Leitoa, churrasco e bacalhau são escolhas de Carlos e Giulianna
Carlos e Giulianna Fileni, de 31 anos, estão em Portugal há pouco mais de um ano. Oriundos de São Paulo, no Brasil, em outubro do ano passado uma oportunidade de trabalho trouxe-os até Vila Nova de Famalicão. "Queríamos vir para Portugal, comecei a enviar currículos e consegui emprego cá", diz Carlos, formado em Treino Desportivo, Gestão do Desporto e Ciência do Movimento Humano.
Não conheciam ninguém no concelho. O primeiro Natal foi muito diferente dos que estavam habituados. Sem família e amigos e faltando os paladares do Brasil acabaram por passar a consoada com uma uma piza. "Foi triste! Compramos uma piza, uma garrafa de vinho, fizemos uma videochamada para a família e fomos à missa do galo", conta Giulianna, que está grávida de Bento.
Mas, se em 2021, a época natalícia foi solitária, este ano foi diferente. A consoada foi passada com um casal amigo, também brasileiro, e a pizza não fez parte da ementa da ceia de Natal.
O casal confessa que ainda desconhece a gastronomia e tradições natalícias portuguesas. Caso das rabanadas, o bolo-rei e da aletria. "No Brasil, fazíamos árvores de Natal e enfeitávamos a casa", contam. "Aqui o espírito é vivido de forma mais intensa. Vê-se na decoração das ruas e nas iniciativas", apontam.

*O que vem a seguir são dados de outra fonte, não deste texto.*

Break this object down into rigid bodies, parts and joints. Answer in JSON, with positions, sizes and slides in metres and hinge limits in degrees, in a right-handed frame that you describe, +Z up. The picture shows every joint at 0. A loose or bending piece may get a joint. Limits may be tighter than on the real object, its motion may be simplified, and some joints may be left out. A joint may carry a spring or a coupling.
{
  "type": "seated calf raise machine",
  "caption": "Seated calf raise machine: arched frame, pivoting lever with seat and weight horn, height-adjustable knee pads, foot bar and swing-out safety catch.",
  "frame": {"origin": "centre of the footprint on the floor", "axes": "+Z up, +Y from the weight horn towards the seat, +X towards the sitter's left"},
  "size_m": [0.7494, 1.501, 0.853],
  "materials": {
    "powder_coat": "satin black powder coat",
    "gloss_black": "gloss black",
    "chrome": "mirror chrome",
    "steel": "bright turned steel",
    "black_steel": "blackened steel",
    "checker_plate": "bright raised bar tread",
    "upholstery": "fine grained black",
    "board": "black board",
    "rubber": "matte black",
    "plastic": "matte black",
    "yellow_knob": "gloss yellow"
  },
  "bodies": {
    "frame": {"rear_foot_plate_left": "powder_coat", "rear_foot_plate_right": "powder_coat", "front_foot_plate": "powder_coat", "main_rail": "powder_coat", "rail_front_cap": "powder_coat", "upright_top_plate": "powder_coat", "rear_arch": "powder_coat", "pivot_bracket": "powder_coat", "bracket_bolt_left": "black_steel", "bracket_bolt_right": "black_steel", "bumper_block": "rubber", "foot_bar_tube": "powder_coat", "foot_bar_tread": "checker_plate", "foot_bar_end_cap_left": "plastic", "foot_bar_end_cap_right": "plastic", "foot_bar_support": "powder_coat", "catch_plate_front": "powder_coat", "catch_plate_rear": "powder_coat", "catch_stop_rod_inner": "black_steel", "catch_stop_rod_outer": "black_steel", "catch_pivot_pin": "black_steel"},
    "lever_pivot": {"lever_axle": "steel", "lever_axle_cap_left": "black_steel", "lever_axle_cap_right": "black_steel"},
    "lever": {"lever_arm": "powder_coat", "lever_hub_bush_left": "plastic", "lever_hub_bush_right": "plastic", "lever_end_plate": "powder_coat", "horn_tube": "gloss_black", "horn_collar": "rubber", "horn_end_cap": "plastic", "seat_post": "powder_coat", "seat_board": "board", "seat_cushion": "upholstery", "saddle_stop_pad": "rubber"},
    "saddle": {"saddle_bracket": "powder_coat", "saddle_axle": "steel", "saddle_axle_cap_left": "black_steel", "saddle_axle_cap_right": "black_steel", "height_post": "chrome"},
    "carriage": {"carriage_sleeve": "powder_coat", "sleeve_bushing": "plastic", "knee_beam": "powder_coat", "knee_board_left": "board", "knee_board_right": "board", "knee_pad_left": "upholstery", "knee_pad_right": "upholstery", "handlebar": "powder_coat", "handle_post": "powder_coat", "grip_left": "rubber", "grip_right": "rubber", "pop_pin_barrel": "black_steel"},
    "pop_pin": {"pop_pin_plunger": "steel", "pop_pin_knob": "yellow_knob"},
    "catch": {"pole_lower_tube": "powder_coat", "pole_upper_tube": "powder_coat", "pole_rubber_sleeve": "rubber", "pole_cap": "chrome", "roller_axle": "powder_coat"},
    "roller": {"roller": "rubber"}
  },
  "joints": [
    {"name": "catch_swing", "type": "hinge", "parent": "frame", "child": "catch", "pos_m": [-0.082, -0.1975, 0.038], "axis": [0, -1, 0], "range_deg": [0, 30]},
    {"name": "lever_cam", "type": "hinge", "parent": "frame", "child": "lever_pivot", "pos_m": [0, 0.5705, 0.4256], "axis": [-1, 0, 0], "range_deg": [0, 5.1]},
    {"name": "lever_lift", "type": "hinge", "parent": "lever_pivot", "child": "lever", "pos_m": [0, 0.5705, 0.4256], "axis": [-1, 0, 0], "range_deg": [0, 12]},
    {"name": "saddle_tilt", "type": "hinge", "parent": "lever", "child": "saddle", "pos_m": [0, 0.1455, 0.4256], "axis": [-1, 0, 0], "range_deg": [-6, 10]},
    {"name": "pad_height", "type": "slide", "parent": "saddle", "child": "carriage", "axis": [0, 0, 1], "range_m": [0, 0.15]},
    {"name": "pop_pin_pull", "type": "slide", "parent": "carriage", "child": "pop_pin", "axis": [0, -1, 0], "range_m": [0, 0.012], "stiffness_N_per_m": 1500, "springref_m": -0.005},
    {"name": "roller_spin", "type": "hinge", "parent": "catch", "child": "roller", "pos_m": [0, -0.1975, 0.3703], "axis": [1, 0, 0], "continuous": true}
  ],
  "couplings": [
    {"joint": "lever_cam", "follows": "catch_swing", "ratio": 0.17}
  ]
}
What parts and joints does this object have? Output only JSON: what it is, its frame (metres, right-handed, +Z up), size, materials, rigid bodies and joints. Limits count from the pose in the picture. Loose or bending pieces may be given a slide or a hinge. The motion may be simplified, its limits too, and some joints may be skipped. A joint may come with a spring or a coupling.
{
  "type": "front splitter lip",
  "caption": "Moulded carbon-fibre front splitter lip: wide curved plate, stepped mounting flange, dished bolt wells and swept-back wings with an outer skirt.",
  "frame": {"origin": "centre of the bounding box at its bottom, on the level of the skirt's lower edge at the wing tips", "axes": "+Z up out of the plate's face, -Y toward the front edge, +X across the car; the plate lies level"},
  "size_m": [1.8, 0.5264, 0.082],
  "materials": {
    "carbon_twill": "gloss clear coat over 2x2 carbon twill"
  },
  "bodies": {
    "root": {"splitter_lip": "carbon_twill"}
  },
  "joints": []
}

Leitoa e frango ou peru assado são os pratos que tradicionalmente o casal comia no Brasil, na consoada. No dia de Natal, o churrasco não podia faltar , bem como frutas, pudim e salame, embora no Brasil não exista um doce característico da época, como acontece em Portugal. Este ano, a mesa de Natal de Carlos e Giulianna junta o bacalhau e churrasco acompanhados por cerveja, a bebida que elegem também no país de origem, embora não falte o vinho.
Pormenores
Maioria do Brasil
Diz o Censos 2021 que neste ano moravam em Portugal 542 165 estrangeiros, representando 5,2% o total da população residente. Os brasileiros são a comunidade mais representativa.
Mais mulheres
Em 2021, a população estrangeira era constituída maioritariamente por mulheres (276 593 mulheres e 265 572 homens), significando uma relação de masculinidade de 96 homens por cada 100 mulheres.